Was he insecure or unsure that God who performed miracle through him, would also save him from Jezebel?
We aren't told explicitly of course, but we do know that he was afraid Jezebel would kill him:
2Then Jezebel sent a messenger to Elijah, saying, “So may the gods do to me and more also, if I do not make your life as the life of one of them by this time tomorrow.” 3Then he was afraid, and he arose and ran for his life and came to Beersheba, which belongs to Judah, and left his servant there.ESV
But he was apparently not afraid of death itself:
4But he himself went a day's journey into the wilderness and came and sat down under a broom tree. And he asked that he might die, saying, “It is enough; now, O Lord, take away my life, for I am no better than my fathers.”ESV
Elijah seems to have had great confidence that God will judge the Baal-worshipers, but very little confidence that God would not also allow all his prophets to be killed by the sword:
10He said, “I have been very jealous for the Lord, the God of hosts.
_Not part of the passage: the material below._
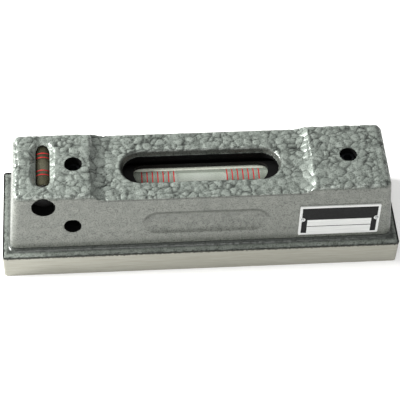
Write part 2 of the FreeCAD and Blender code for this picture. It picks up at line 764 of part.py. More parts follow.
def make_left_carrier_head():
    """The head that the screws bear on: its flange has four flats."""
    body = new_body("left_carrier_head")
    turn_head(body, -1, "head_length_left")
    flats = new_sketch(body, "head_flats", "YZ_Plane", across="bore_height", lift=f"-tube_half")
    draw_rectangle(flats, ("-head_flat", "-head_flat"), ("head_flat", "head_flat"))
    draw_circle(flats, f"2 * {CARRIER_R}")
    must_cut(body, extrude(body, "Pocket", flats, "head_length_left"))


def make_right_carrier_head():
    """The head that tips on the ball: a round seat below and a hole for the pivot screw above."""
    body = new_body("right_carrier_head")
    turn_head(body, 1, "head_length_right")
    seat = new_sketch(body, "dog_seat", "XY_Plane", along="pivot_x", lift=PIVOT_SEAT)
    draw_circle(seat, "dog_diameter / 2 + dog_side_gap")
    must_cut(body, extrude(body, "Pocket", seat, "2 * dog_length", reverse=True))
    profile = new_sketch(body, "ball_seat", "XZ_Plane", along="pivot_x", across=BALL_HEIGHT)
    reach = value("ball_diameter / 2 + ball_gap")
    circle = Part.Circle(FreeCAD.Vector(0, 0, 0), FreeCAD.Vector(0, 0, 1), reach)
    profile.addGeometry(Part.ArcOfCircle(circle, -math.pi / 2, math.pi / 2), False)
    chord = Part.LineSegment(FreeCAD.Vector(0, reach, 0), FreeCAD.Vector(0, -reach, 0))
    profile.addGeometry(chord, False)
    for join in (("Coincident", 0, CENTRE, -1, 1), ("Coincident", 0, END, 1, START),
                 ("Coincident", 1, END, 0, START), ("PointOnObject", 0, START, -2),
                 ("PointOnObject", 0, END, -2)):
        profile.addConstraint(Sketcher.Constraint(*join))
    dimension(profile, "Radius", (0,), "ball_diameter / 2 + ball_gap")
    must_cut(body, turn(body, "Groove", profile, axis="V_Axis"))


# ---------------------------------------------------------------- screws, springs and plugs


def turn_screw(label, dog="0"):
    """A set screw round its own Z axis, tip at its origin, with a dog point if one is asked for."""
    body = new_body(label)
    length = "lateral_screw_length" if "lateral" in label else "screw_length"
    radius = "(thread_diameter / 2)"
    edge_break = "slot_width / 2"
    top = f"({dog} + {length})"
    section = new_sketch(body, f"{label}_section", "XZ_Plane")
    corners = [("0", "0"), (f"{radius} - {edge_break}", "0"), (radius, edge_break)]
    if dog != "0":
        corners = [("0", "0"), ("dog_diameter / 2", "0"), ("dog_diameter / 2", dog), (radius, dog)]
    corners += [(radius, f"{top} - {edge_break}"), (f"{radius} - {edge_break}", top), ("0", top)]
    draw_polygon(section, corners)
    turn(body, "Revolution", section, axis="V_Axis")
    return body, top


def cut_socket(body, top):
    """A hexagon socket in the end of a screw."""
    sketch = new_sketch(body, f"{body.Label}_socket", "XY_Plane", lift=top)
    corners = []
    for step in range(6):
        turned = f"{60 * step} * 1 deg"
        reach = "socket_width / 2 / cos(30 * 1 deg)"
        corners.append((f"{reach} * cos({turned})", f"{reach} * sin({turned})"))
    draw_polygon(sketch, corners)
    must_cut(body, extrude(body, "Pocket", sketch, "socket_depth"))


def cut_slot(body, top):
    """A screwdriver slot across the end of a screw."""
    sketch = new_sketch(body, f"{body.Label}_slot", "XY_Plane", lift=top)
    reach = "thread_diameter"
    draw_rectangle(sketch, (f"-{reach}", "-slot_width / 2"), (reach, "slot_width / 2"))
    must_cut(body, extrude(body, "Pocket", sketch, "slot_depth"))


def make_top_screws():
    """The adjusting screw over the carrier's left end and the dog-point screw over the ball."""
    adjusting, top = turn_screw("adjusting_screw")
    cut_socket(adjusting, top)
    place(adjusting, x="-adjust_x", z=f"{PAD_BOTTOM} + pad_thickness + press_gap")
    pivot, top = turn_screw("pivot_screw", dog=f"({BORE_CEILING} - {PIVOT_SEAT} - seat_gap)")
    cut_socket(pivot, top)
    place(pivot, x="pivot_x", z=f"{PIVOT_SEAT} + seat_gap")


def make_lateral_screws():
    """Slotted set screws that hold the carrier's left end from the front and from the rear."""
    for name, side in (("front", -1), ("rear", 1)):
        body, top = turn_screw(f"{name}_lateral_screw")
        cut_slot(body, top)
        body.Placement.Rotation = FreeCAD.Rotation(FreeCAD.Vector(1, 0, 0), -side * 90)
        place(body, x="-lateral_x", y=f"{side} * (head_flat + seat_gap)", z="lateral_height")


def make_thrust_pad():
    """The pad between the adjusting screw and the carrier's top flat."""
    body = new_body("thrust_pad")
    section = new_sketch(body, "pad_section", "XZ_Plane")
    radius = "(pad_diameter / 2)"
    bevel = "pad_thickness / 3"
    corners = [("0", "0"), (f"{radius} - {bevel}", "0"), (radius, bevel), (radius, "pad_thickness"),
               ("0", "pad_thickness")]
    draw_polygon(section, corners)
    turn(body, "Revolution", section, axis="V_Axis")
    place(body, x="-adjust_x", z=PAD_BOTTOM)


def make_disc_springs():
    """Disc springs stacked cone to cone in their pocket under the carrier's left end."""
    body = new_body("disc_springs")
    body.AllowCompound = True
    section = new_sketch(body, "spring_sections", "XZ_Plane")
    for number in range(SPRING_COUNT):
        base = f"{number} * (spring_thickness + spring_cone + spring_gap)"
        hole_rise = "spring_cone" if number % 2 == 0 else "0"
        rim_rise = "0" if number % 2 == 0 else "spring_cone"
        hole = f"{base} + {hole_rise}"
        rim = f"{base} + {rim_rise}"
        corners = [("spring_hole / 2", hole), ("spring_diameter / 2", rim),
                   ("spring_diameter / 2", f"{rim} + spring_thickness"),
                   ("spring_hole / 2", f"{hole} + spring_thickness")]
        draw_polygon(section, corners)
    turn(body, "Revolution", section, axis="V_Axis")
    place(body, x="-adjust_x", z=SPRING_FLOOR)


def make_pivot_ball():
    """The steel ball under the carrier's right end."""
    ball = doc.addObject("Part::Sphere", "pivot_ball")
    ball.Label = "pivot_ball"
    bind(ball, "Radius", "ball_diameter / 2")
    place(ball, x="pivot_x", z=BALL_HEIGHT)


def make_bore_end_plug():
    """The slotted plug that closes the bore at the right end, a little inside the face."""
    body = new_body("bore_end_plug")
    outer = f"(block_base_length / 2 - {END_LEAN} * ({BORE_CEILING} - foot_height) - end_plug_depth)"
    disc = new_sketch(body, "end_plug_disc", "YZ_Plane", across="bore_height",
                      lift=f"{outer} - end_plug_length")
    draw_circle(disc, f"bore_radius - press_gap")
    extrude(body, "Pad", disc, "end_plug_length")
    slot = new_sketch(body, "end_plug_slot", "YZ_Plane", across="bore_height", lift=outer)
    draw_rectangle(slot, (f"-bore_radius", "-slot_width"), ("bore_radius", "slot_width"))
    must_cut(body, extrude(body, "Pocket", slot, "slot_depth"))


# ---------------------------------------------------------------- cross vial


CROSS_SPOT = {"along": CROSS_VIAL_MIDDLE, "across": "cross_height", "lift": "-cross_x"}
CROSS_AXIS = {"along": "-cross_x", "across": "cross_height"}
CROSS_LINES = [f"{side} * (cross_line_first + {number} * line_pitch)"
               for side in (-1, 1) for number in (0, 1)]


def turn_cross_lines(body, kind, high):
    """The cross vial's lines, two on each side of its bubble."""
    sketch = new_sketch(body, f"{body.Label}_lines", "YZ_Plane", **CROSS_SPOT)
    draw_lines(sketch, CROSS_LINES, f"{CROSS_VIAL_R} - line_depth", high)
    turn(body, kind, sketch, sweep="cross_line_sweep", middle=True)


def make_cross_vial_glass():
    """The small sealed glass tube across the left end."""
    body = new_body("cross_vial_glass")
    end = "cross_vial_length / 2"
    outside = new_sketch(body, "cross_outside", "YZ_Plane", **CROSS_SPOT)
    draw_rectangle(outside, (f"-{end}", "0"), (end, CROSS_VIAL_R))
    turn(body, "Revolution", outside)
    tip = value(end) - TOUCH
    middle = value(CROSS_VIAL_MIDDLE)

    def is_tip(point):
        return abs(point.y - middle) > tip
    ease_edges(body, "cross_ends", "Chamfer", "cross_vial_end_bevel", is_tip)
    hollow = new_sketch(body, "cross_hollow", "YZ_Plane", **CROSS_SPOT)
    hollow_end = f"({end} - cross_vial_end_wall)"
    draw_rectangle(hollow, (f"-{hollow_end}", "0"), (hollow_end, CROSS_VIAL_INNER_R))
    must_cut(body, turn(body, "Groove", hollow))
    turn_cross_lines(body, "Groove", f"{CROSS_VIAL_R} + line_depth")


def make_cross_vial_scale():
    """Red enamel in the cross vial's grooves."""
    body = new_body("cross_vial_scale")
    body.AllowCompound = True
    turn_cross_lines(body, "Revolution", CROSS_VIAL_R)


def make_cross_vial_liquid():
    """Spirit in the cross vial, with the channel for its bubble."""
    body = new_body("cross_vial_liquid")
    end = "(cross_vial_length / 2 - cross_vial_end_wall - press_gap)"
    section = new_sketch(body, "cross_liquid_section", "YZ_Plane", **CROSS_SPOT)
    draw_rectangle(section, (f"-{end}", "0"), (end, f"{CROSS_VIAL_INNER_R} - press_gap"))
    turn(body, "Revolution", section)
    length = "cross_bubble_length + 2 * cross_bubble_travel + 2 * bubble_gap"
    width = f"{bubble_width(CROSS_VIAL_INNER_R, 'cross_bubble_floor')} + 2 * bubble_gap"
    floor = "cross_height + cross_bubble_floor - bubble_gap"
    cut_bubble_channel(body, floor, length, width, upright=True, along="-cross_x",
                       across=CROSS_VIAL_MIDDLE)


def make_cross_vial_bed():
    """Plaster under the cross vial, over its whole length."""
    body = new_body("cross_vial_bed")
    outer = "(cross_bore_diameter / 2 - press_gap)"
    middle = f"-{CROSS_VIAL_MIDDLE}"
    section = new_sketch(body, "cross_bed_section", "XZ_Plane", lift=middle, **CROSS_AXIS)
    draw_circle(section, outer)
    draw_circle(section, f"{CROSS_VIAL_R} + press_gap")
    extrude(body, "Pad", section, "cross_vial_length", middle=True)
    top = new_sketch(body, "cross_bed_top", "XZ_Plane", lift=middle, **CROSS_AXIS)
    draw_rectangle(top, ("-cross_bore_diameter", "cross_bed_rise"),
                   ("cross_bore_diameter", "cross_bore_diameter"))
    must_cut(body, extrude(body, "Pocket", top, "2 * cross_vial_length", middle=True))


def make_cross_vial_plug():
    """The black plug that seals the bore in front of the cross vial."""
    body = new_body("cross_vial_plug")
    back = f"({CROSS_VIAL_MIDDLE} - cross_vial_length / 2 - press_gap)"
    disc = new_sketch(body, "cross_plug_disc", "XZ_Plane", lift=f"-{back}", **CROSS_AXIS)
    draw_circle(disc, "cross_bore_diameter / 2 - press_gap")
    extrude(body, "Pad", disc, "plug_length")


# ---------------------------------------------------------------- type plate


def make_type_plate():
    """The thin plate riveted to the right of the front face."""
    body = new_body("type_plate")
    outline = new_face_sketch(body, "plate_outline", "plate_x", "plate_level")
    draw_rounded_rectangle(outline, "plate_length", "plate_height", "plate_corner")
    extrude(body, "Pad", outline, "plate_thickness")
    holes = new_face_sketch(body, "plate_holes", "plate_x", "plate_level")
    draw_rivet_circles(holes, "rivet_diameter / 2")
    must_cut(body, extrude(body, "Pocket", holes, "2 * plate_thickness", middle=True))


def make_plate_rivets():
    """Two round-headed drive rivets: shanks in the casting, heads on the plate."""
    body = new_body("plate_rivets")
    body.AllowCompound = True
    shanks = new_face_sketch(body, "rivet_shanks", "plate_x", "plate_level")
    draw_rivet_circles(shanks, "rivet_diameter / 2 - press_gap")
    extrude(body, "Pad", shanks, "rivet_depth - press_gap", reverse=True)
    heads = new_face_sketch(body, "rivet_heads", "plate_x", "plate_level")
    draw_rivet_circles(heads, "rivet_diameter / 2 - press_gap")
    extrude(body, "Pad", heads, "plate_thickness + rivet_head")


# ---------------------------------------------------------------- the whole level


make_body_casting()
make_main_vial_glass()
make_main_vial_liquid()
make_bubble("main_vial_bubble", "bubble_length", f"({VIAL_INNER_R} - bubble_gap)", "bubble_floor",
            "bore_height", upright=False)
make_main_vial_scale()
make_main_vial_bed()
make_carrier_tube()
make_vial_packings()
make_left_carrier_head()
make_right_carrier_head()
make_top_screws()
make_lateral_screws()
make_thrust_pad()
make_disc_springs()
make_pivot_ball()
make_bore_end_plug()
make_cross_vial_glass()
make_cross_vial_liquid()
make_bubble("cross_vial_bubble", "cross_bubble_length", f"({CROSS_VIAL_INNER_R} - bubble_gap)",
            "cross_bubble_floor", "cross_height", upright=True,
            along="-cross_x", across=CROSS_VIAL_MIDDLE)
make_cross_vial_scale()
make_cross_vial_bed()
make_cross_vial_plug()
make_type_plate()
make_plate_rivets()
doc.recompute()

for item in doc.Objects:
    if "Invalid" in item.State or "Error" in item.State:
        raise ValueError(f"{item.Name} failed: {item.State}")
nodes = doc.findObjects("PartDesign::Body") + doc.findObjects("Part::Sphere")
for node in nodes:
    if node.Shape.isNull() or not node.Shape.isValid():
        raise ValueError(f"{node.Label} has no valid shape")
os.makedirs(NODES_FOLDER, exist_ok=True)
for node in nodes:
    node.Shape.exportStep(f"{NODES_FOLDER}/{node.Label}.step")
    print(node.Label, len(node.Shape.Solids), round(node.Shape.Volume, 2))
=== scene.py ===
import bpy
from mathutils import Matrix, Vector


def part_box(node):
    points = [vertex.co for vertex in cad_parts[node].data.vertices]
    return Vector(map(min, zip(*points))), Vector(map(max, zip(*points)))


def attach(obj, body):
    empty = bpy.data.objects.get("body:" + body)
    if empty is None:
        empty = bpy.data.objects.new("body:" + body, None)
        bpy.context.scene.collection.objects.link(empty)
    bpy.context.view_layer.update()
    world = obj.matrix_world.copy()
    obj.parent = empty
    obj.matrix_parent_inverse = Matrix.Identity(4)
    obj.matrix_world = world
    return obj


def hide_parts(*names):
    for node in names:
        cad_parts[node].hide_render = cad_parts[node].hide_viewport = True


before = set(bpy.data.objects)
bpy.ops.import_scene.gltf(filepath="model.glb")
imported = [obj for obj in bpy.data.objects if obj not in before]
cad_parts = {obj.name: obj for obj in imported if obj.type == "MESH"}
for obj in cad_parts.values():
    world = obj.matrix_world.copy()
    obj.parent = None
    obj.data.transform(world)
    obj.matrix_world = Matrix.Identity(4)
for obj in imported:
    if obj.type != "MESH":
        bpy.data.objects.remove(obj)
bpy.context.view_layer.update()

import math

import bmesh
import bpy
from mathutils import Matrix, Vector, noise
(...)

For the people of Israel have forsaken your covenant, thrown down your altars, and killed your prophets with the sword, and I, even I only, am left, and they seek my life, to take it away.”ESV
And God answers Elijah by promising that though yet more evil will afflict Israel, all those who remain faithful will escape:
18Yet I will leave seven thousand in Israel, all the knees that have not bowed to Baal, and every mouth that has not kissed him.”ESV
Assuming this speaks to the fear Elijah had, we can reason that Elijah was despairing that God's judgement would allow none to escape—indeed Paul quotes this verse in Romans 11 to support his argument that God has not utterly rejected his people Israel:
1I ask, then, has God rejected his people? By no means! For I myself am an Israelite, a descendant of Abraham, a member of the tribe of Benjamin. 2God has not rejected his people whom he foreknew. Do you not know what the Scripture says of Elijah, how he appeals to God against Israel? 3“Lord, they have killed your prophets, they have demolished your altars, and I alone am left, and they seek my life.” 4But what is God's reply to him? “I have kept for myself seven thousand men who have not bowed the knee to Baal.” 5So too at the present time there is a remnant, chosen by grace. 6But if it is by grace, it is no longer on the basis of works; otherwise grace would no longer be grace.ESV
Elijah's fear that God would not save Israel and would destroy all without mercy was perhaps more rational than fearing that God could not save him from Jezabel (as your question asks if I understand it correctly)—though perhaps he should have know better and been confident that God would always preserve a portion of Israel as His inheritance. But then again, Elijah was a man with a nature like ours, so perhaps it is not surprising that he did not.